Stored items from a collection:
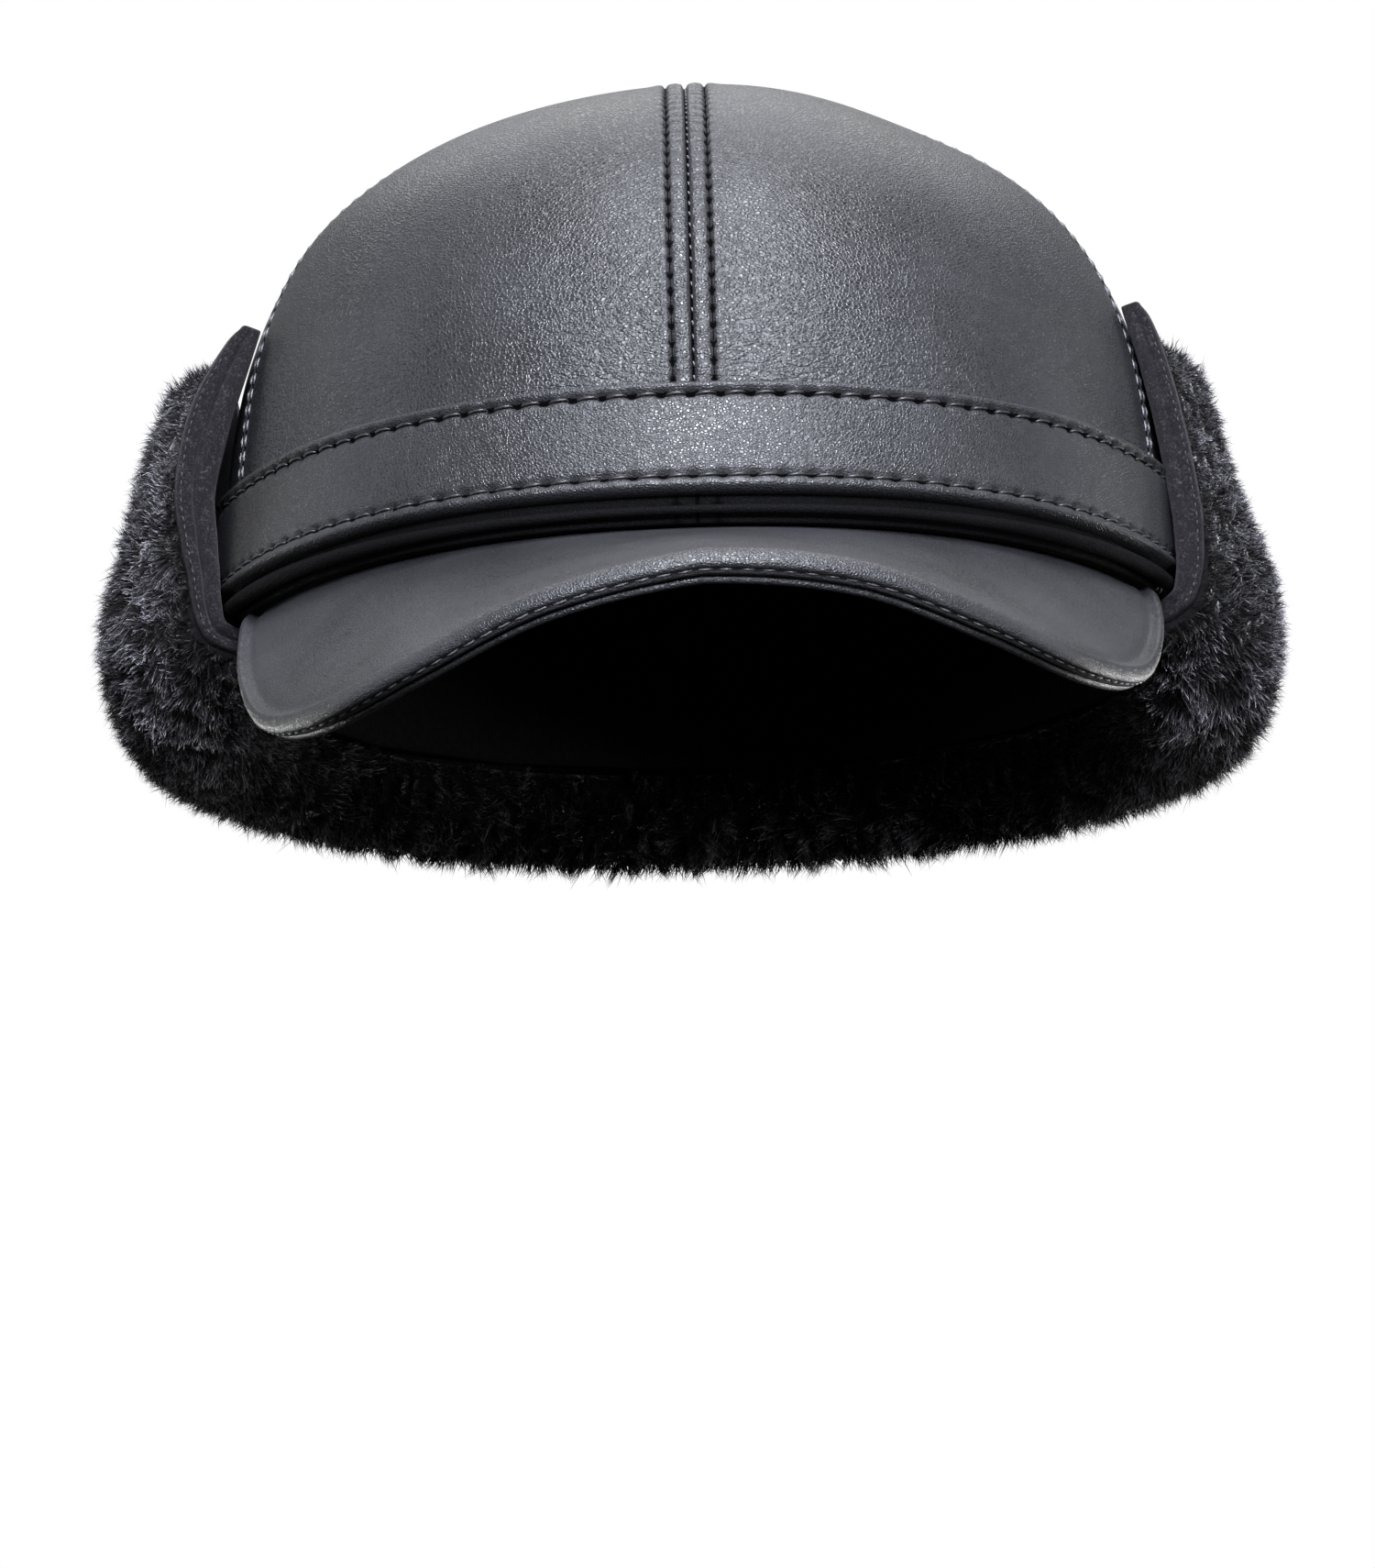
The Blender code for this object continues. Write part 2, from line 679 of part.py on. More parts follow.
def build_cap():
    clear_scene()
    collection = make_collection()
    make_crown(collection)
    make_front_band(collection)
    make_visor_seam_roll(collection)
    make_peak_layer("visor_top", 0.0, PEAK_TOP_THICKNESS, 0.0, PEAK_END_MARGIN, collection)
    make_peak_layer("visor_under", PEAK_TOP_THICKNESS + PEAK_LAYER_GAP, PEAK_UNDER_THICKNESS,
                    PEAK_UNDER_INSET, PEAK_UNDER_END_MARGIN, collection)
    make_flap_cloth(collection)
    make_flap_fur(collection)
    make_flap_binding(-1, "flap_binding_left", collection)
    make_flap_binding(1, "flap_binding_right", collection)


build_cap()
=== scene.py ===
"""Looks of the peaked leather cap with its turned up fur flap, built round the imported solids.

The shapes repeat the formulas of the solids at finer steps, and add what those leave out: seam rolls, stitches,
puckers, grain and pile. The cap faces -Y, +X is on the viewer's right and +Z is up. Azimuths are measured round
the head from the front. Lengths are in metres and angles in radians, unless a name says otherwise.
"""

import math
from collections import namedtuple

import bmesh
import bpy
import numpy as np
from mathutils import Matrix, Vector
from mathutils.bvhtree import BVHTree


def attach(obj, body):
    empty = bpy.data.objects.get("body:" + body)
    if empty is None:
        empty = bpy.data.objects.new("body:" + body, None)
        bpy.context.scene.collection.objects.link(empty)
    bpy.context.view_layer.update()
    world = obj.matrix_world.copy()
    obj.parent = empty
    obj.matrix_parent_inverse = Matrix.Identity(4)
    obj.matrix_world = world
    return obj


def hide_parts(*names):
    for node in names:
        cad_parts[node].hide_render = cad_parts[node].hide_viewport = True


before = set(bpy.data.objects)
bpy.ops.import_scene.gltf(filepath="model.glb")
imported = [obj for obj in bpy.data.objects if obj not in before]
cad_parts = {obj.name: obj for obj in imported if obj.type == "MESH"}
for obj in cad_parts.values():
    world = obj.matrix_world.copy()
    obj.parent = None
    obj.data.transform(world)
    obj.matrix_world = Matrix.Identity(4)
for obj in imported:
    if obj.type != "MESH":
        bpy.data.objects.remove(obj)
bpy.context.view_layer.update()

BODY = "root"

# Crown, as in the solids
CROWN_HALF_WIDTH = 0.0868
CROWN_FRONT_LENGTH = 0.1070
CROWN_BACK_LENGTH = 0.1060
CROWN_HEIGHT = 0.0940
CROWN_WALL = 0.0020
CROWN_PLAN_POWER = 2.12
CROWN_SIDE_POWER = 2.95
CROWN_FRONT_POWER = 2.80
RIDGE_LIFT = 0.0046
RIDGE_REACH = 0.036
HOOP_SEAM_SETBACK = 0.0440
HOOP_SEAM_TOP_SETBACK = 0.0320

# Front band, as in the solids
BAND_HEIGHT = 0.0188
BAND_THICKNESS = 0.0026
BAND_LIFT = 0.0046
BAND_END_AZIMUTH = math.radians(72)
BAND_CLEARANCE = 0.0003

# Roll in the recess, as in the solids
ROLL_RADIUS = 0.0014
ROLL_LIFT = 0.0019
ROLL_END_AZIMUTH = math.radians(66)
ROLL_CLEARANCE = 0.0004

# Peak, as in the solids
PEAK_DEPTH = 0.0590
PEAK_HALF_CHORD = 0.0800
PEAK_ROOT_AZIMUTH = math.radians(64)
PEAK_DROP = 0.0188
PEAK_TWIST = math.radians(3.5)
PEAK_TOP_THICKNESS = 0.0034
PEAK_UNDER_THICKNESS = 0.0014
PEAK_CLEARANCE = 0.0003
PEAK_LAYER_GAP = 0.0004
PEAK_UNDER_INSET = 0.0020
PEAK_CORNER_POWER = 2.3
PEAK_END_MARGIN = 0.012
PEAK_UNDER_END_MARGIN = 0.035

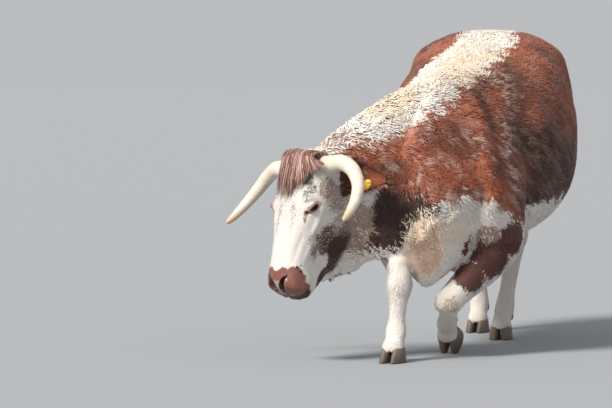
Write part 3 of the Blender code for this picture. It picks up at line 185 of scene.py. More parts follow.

EXERCISE REQUIREMENTS:
In the listing above, locate the line containing "0.0, PEAK_END_MARGIN, collection)" and the line containing "cad_parts[node].hide_render = cad_parts[node].hide_viewport". Transcribe those two lines and everything between them, exactly as written.

ANSWER TO THIS TASK:
    make_peak_layer("visor_top", 0.0, PEAK_TOP_THICKNESS, 0.0, PEAK_END_MARGIN, collection)
    make_peak_layer("visor_under", PEAK_TOP_THICKNESS + PEAK_LAYER_GAP, PEAK_UNDER_THICKNESS,
                    PEAK_UNDER_INSET, PEAK_UNDER_END_MARGIN, collection)
    make_flap_cloth(collection)
    make_flap_fur(collection)
    make_flap_binding(-1, "flap_binding_left", collection)
    make_flap_binding(1, "flap_binding_right", collection)


build_cap()
=== scene.py ===
"""Looks of the peaked leather cap with its turned up fur flap, built round the imported solids.

The shapes repeat the formulas of the solids at finer steps, and add what those leave out: seam rolls, stitches,
puckers, grain and pile. The cap faces -Y, +X is on the viewer's right and +Z is up. Azimuths are measured round
the head from the front. Lengths are in metres and angles in radians, unless a name says otherwise.
"""

import math
from collections import namedtuple

import bmesh
import bpy
import numpy as np
from mathutils import Matrix, Vector
from mathutils.bvhtree import BVHTree


def attach(obj, body):
    empty = bpy.data.objects.get("body:" + body)
    if empty is None:
        empty = bpy.data.objects.new("body:" + body, None)
        bpy.context.scene.collection.objects.link(empty)
    bpy.context.view_layer.update()
    world = obj.matrix_world.copy()
    obj.parent = empty
    obj.matrix_parent_inverse = Matrix.Identity(4)
    obj.matrix_world = world
    return obj


def hide_parts(*names):
    for node in names:
        cad_parts[node].hide_render = cad_parts[node].hide_viewport = True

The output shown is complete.